Je signale également qu'une mission conjointe du ministère de la justice et du ministère de la transition écologique a été lancée en 2018 pour améliorer l'application du droit de l'environnement, notamment en renforçant la formation des magistrats et en mettant à l'étude une meilleure spécialisation des juridictions dans la protection de l'environnement et de la biodiversité. C'est aussi grâce à des mesures pragmatiques de ce type que l'on peut faire avancer les choses.

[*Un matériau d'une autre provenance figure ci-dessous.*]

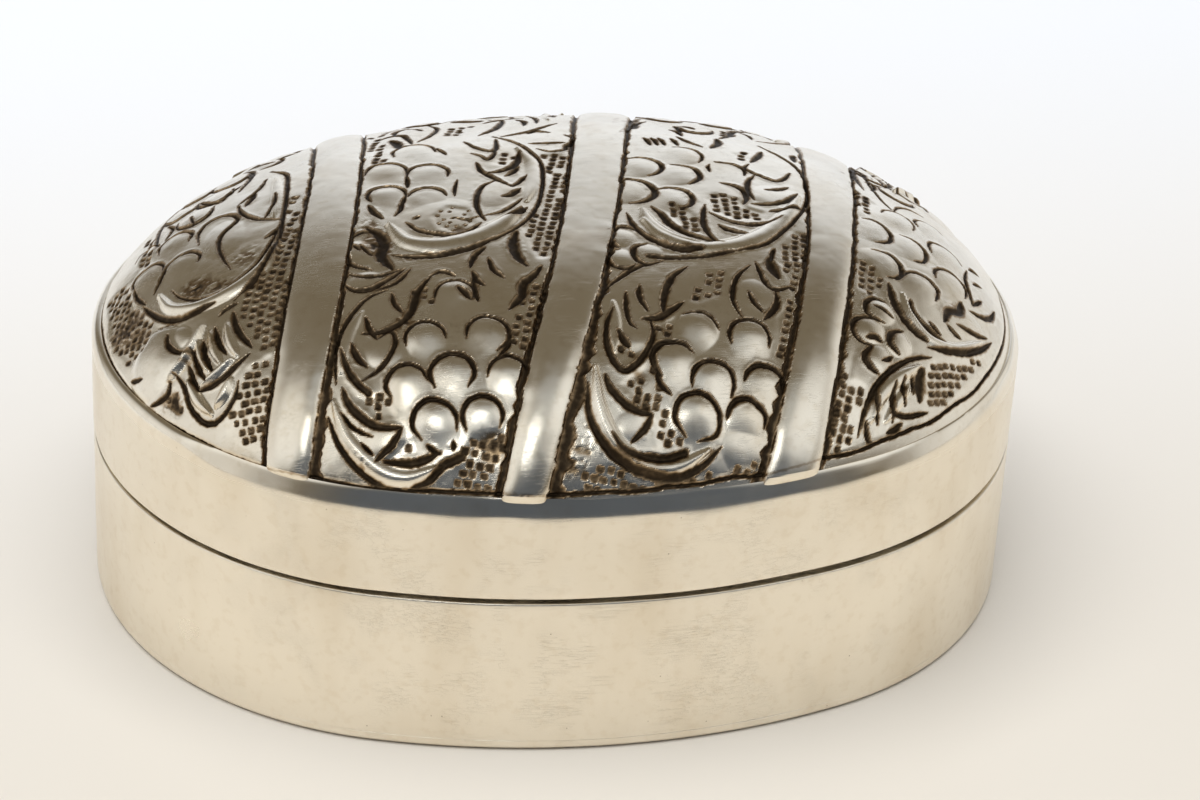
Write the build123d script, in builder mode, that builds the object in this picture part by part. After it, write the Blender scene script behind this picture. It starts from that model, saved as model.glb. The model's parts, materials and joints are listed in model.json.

Enfin, il nous appartient notamment de mobiliser une palette d'outils - la fixation de normes plus exigeantes en matière de protection de l'environnement, le levier fiscal pour orienter les comportements, le financement de programmes de recherche pour développer des technologies vertes, etc. - pour progresser sur le chemin de cette transition écologique que nous appelons de nos voeux.

En conclusion, monsieur le président, mes chers collègues, je vous proposerai, vous l'avez compris, de ne pas adopter cette proposition de loi. Si vous suivez cette proposition, c'est le texte déposé par nos collègues qui sera débattu en séance publique le mois prochain. La discussion en séance nous donnera l'occasion d'approfondir encore notre réflexion sur ce sujet majeur et d'interroger le Gouvernement sur ses intentions en matière environnementale, au moment où une deuxième phase du quinquennat semble sur le point d'être engagée.

La France doit se positionner en leader pour la protection de l'environnement et non en gendarme du monde.